▼

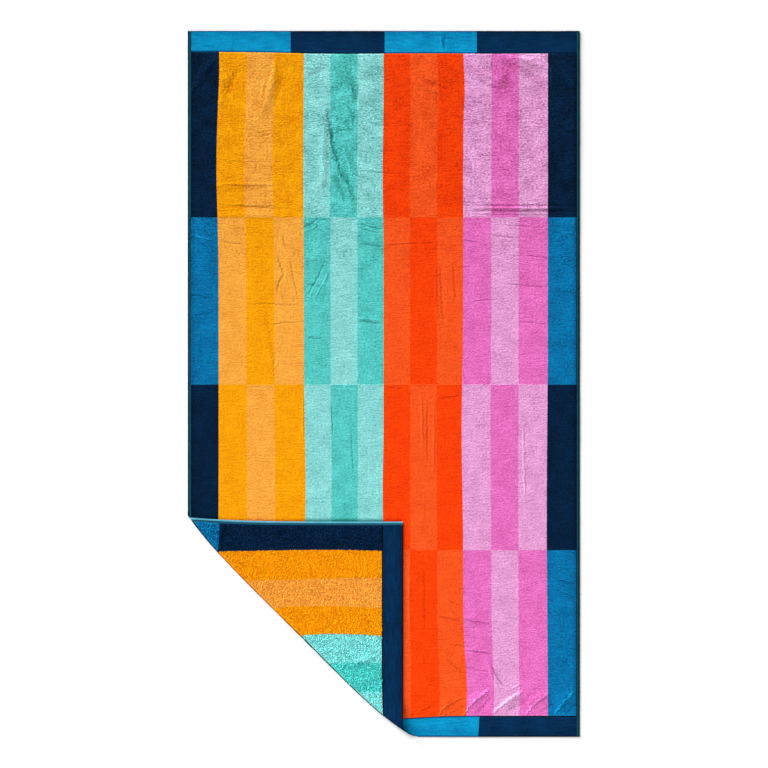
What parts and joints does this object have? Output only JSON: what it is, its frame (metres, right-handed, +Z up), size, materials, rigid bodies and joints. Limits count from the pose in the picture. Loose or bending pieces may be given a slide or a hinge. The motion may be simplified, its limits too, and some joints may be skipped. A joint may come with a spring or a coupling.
{
  "type": "beach towel",
  "caption": "Oblong velour beach towel in block stripes, lying flat with one corner folded over to show its terry reverse.",
  "frame": {"origin": "on the surface the towel lies on, under the middle of its outline", "axes": "+X to the right side hem, +Y to the top end hem along the towel's length, +Z up through the cloth"},
  "size_m": [1.0162, 1.8291, 0.0231],
  "materials": {
    "towel_cloth": "cotton velour sheared on the face and terry loops on the reverse, in block stripes of yellow, aqua, red and pink inside navy and blue edges",
    "hem_cloth": "flat-woven cotton hem, matt, in navy and blue blocks",
    "hem_thread": "matt sewing thread"
  },
  "bodies": {
    "root": {"towel": "towel_cloth"}
  },
  "joints": []
}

▲

Job
Recopy all the lines exactly as they appear.

Complete answer
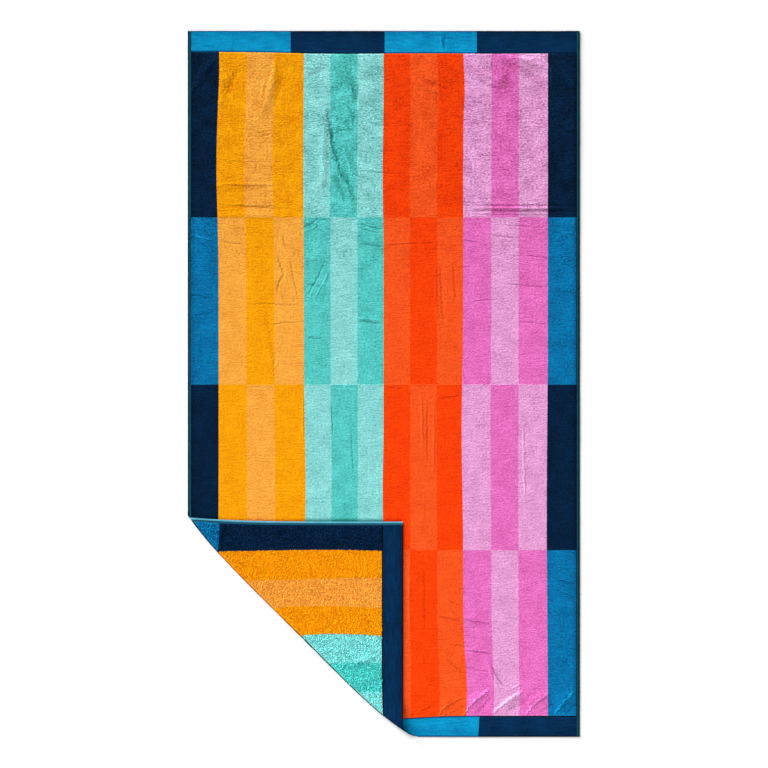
What parts and joints does this object have? Output only JSON: what it is, its frame (metres, right-handed, +Z up), size, materials, rigid bodies and joints. Limits count from the pose in the picture. Loose or bending pieces may be given a slide or a hinge. The motion may be simplified, its limits too, and some joints may be skipped. A joint may come with a spring or a coupling.
{
  "type": "beach towel",
  "caption": "Oblong velour beach towel in block stripes, lying flat with one corner folded over to show its terry reverse.",
  "frame": {"origin": "on the surface the towel lies on, under the middle of its outline", "axes": "+X to the right side hem, +Y to the top end hem along the towel's length, +Z up through the cloth"},
  "size_m": [1.0162, 1.8291, 0.0231],
  "materials": {
    "towel_cloth": "cotton velour sheared on the face and terry loops on the reverse, in block stripes of yellow, aqua, red and pink inside navy and blue edges",
    "hem_cloth": "flat-woven cotton hem, matt, in navy and blue blocks",
    "hem_thread": "matt sewing thread"
  },
  "bodies": {
    "root": {"towel": "towel_cloth"}
  },
  "joints": []
}